** Your objective **
Return, unaltered, every line from the beginning of the material below up to and including the one with "return panel.upright(a, u, lift)".

** Given data **
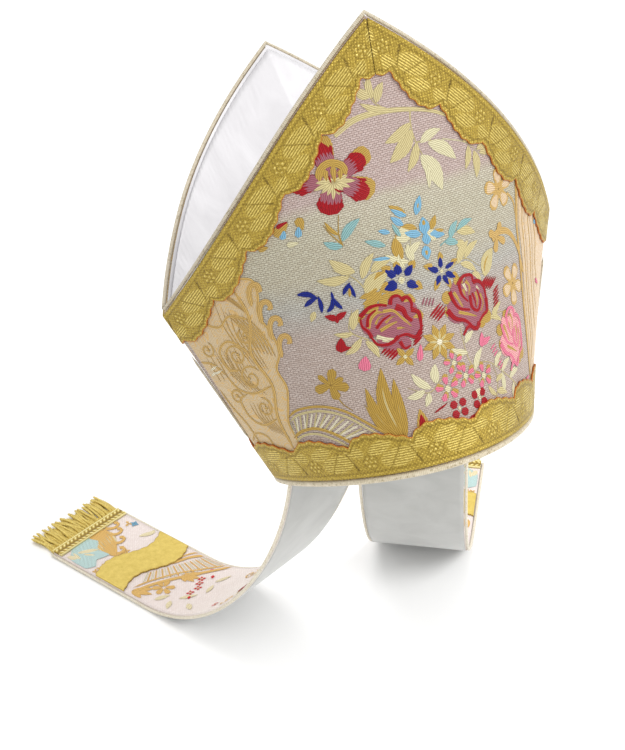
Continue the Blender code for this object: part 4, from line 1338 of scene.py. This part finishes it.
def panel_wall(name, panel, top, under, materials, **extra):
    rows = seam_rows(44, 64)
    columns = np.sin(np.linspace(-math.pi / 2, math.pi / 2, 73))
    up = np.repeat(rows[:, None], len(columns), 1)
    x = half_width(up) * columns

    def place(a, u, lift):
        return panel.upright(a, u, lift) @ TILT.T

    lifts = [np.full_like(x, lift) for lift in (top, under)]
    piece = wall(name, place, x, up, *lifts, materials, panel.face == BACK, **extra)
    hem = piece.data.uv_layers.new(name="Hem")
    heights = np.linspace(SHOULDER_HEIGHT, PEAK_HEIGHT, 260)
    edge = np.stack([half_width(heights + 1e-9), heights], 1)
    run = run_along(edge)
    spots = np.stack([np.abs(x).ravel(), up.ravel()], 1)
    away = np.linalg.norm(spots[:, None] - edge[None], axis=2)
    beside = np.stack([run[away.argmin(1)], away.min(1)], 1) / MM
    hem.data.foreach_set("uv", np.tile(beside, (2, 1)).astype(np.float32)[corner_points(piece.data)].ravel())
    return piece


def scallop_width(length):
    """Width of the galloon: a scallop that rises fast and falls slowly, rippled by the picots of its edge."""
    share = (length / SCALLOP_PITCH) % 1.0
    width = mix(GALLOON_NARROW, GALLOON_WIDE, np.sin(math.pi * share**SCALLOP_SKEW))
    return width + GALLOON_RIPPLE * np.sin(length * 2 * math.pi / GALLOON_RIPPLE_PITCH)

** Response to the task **
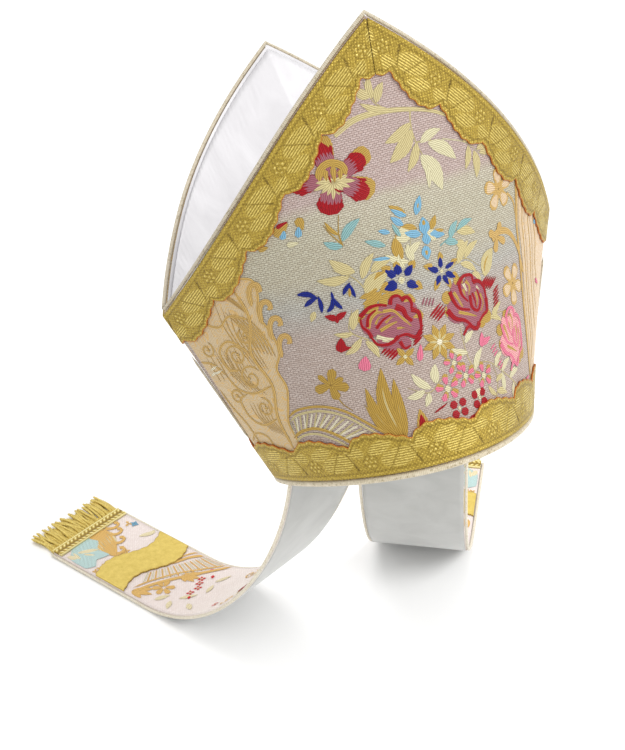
Continue the Blender code for this object: part 4, from line 1338 of scene.py. This part finishes it.
def panel_wall(name, panel, top, under, materials, **extra):
    rows = seam_rows(44, 64)
    columns = np.sin(np.linspace(-math.pi / 2, math.pi / 2, 73))
    up = np.repeat(rows[:, None], len(columns), 1)
    x = half_width(up) * columns

    def place(a, u, lift):
        return panel.upright(a, u, lift) @ TILT.T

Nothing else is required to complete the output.